Correction: In an earlier version of this story, student Kyle Wilson’s name was misspelled. The story has been updated.


Cooper Donovan, 11, attaches a brace to a car as part of the GoBabyGo project for children with disabilities. The car will be donated to a student with Down syndrome who has trouble moving. (Harrison Smith/The Washington Post)

Middle-schoolers don’t usually play with toy cars. But in a classroom in Arlington, Virginia, a group of sixth-graders gather around a plastic Lightning McQueen car, ready to rev it up.

The students not there to play with it, exactly, but to figure out how it works — and prepare the car for a driver who needs it.

Eight students from Gunston Middle School are rewiring the battery-powered car as part of GoBabyGo, a worldwide effort to help kids with disabilities move and play. The project helps kids around age 3 who have trouble moving on their own and who wouldn’t be able to drive the cars otherwise, whether because they can’t hit the accelerator or can’t sit securely.

“Other kids on the playground can say, ‘That’s a cool car; that’s not a wheelchair!’ ” says Skye Donovan, chairwoman of the physical therapy department at Marymount University. Donovan is teaching the students how to rewire electrical circuits with the help of their science teacher, Luzdary Chamorro.

Cole Galloway, a physical therapy professor at the University of Delaware and a friend of Donovan’s, co-founded GoBabyGo in 2006. He has provided instructional materials and posted YouTube videos to help teachers and students make these cars so that kids around the world can feel what it’s like to move quickly on their own.

Leila Greene, 11, and Abigail Herrada, 11, check the wiring on a toy car. Two cars are being donated to a pre-kindergarten program for Arlington students with disabilities. (Harrison Smith/The Washington Post)

The Gunston students are modifying two cars for kids with Down syndrome, a genetic disorder, at the Integration Station, a pre-kindergarten program for Arlington students with disabilities.

Gunston parents donated money to buy the cars, which cost about $200 each, including modifications.

“There’s a little button on the steering wheel that’s really hard to push,” says Donovan, referring to the car’s accelerator. “We can replace it with this big red button that can go anywhere. If the child’s had a stroke and can only move their arm a certain way, we’ll put it [in a place where they can reach it].”

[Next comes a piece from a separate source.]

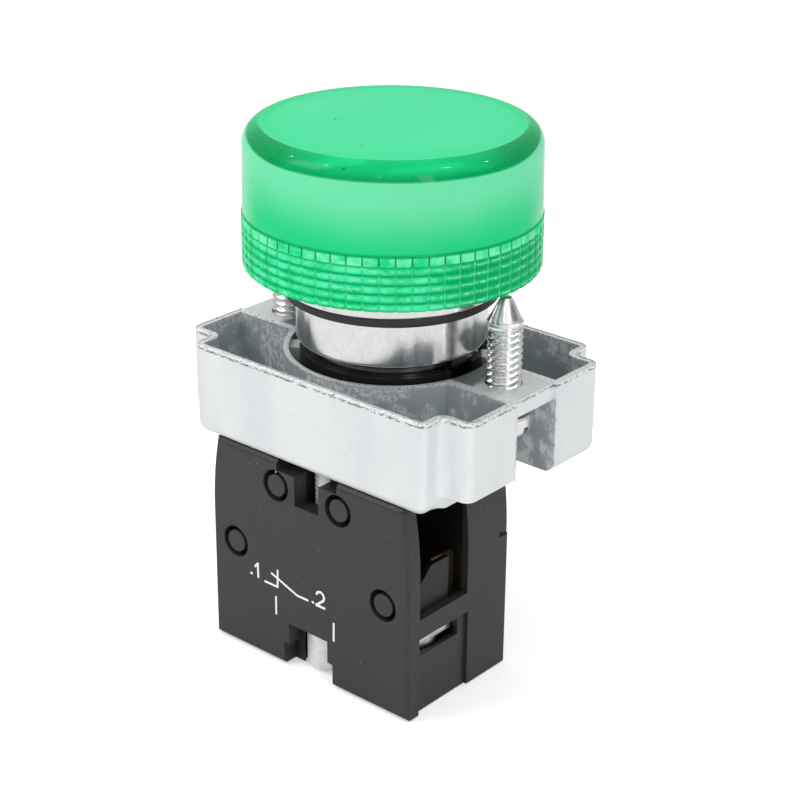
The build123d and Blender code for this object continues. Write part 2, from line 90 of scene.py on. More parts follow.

The students also add a kill switch, or emergency stopping device, to the back of the car for parents to use, along with a brace that keeps the driver from falling out.

“It’s a cool way to help kids with disabilities get around,” says Kyle Wilson, 11, who uses a drill to attach a brace made of plastic pipes to the back of the second car. “And it’s a cool way to get involved with your friends.”

It takes about 2  1 / 2 hours to do the first car, but Donovan says that once students learn the process they can finish a car in about an hour. Next week, they’ll teach other Gunston students how it’s done as part of an after-school science club.

For now, though, they’re stuck trying to figure out the wiring of the first McQueen car. Parker Friedli, 11, diagrams its red and black wires in a pencil drawing to try and figure out what wire goes where.

“We got it!” she yells as the car lurches into motion. It turns out one of the connections was loose.

But there’s just one problem: The car moves only backward. Friedli and her crew let out a groan before getting back to work. It’ll take just a simple fix — more tweaking with the wires on the car’s big red “go” button — but soon the car will be ready for an Integration Station student to take a ride.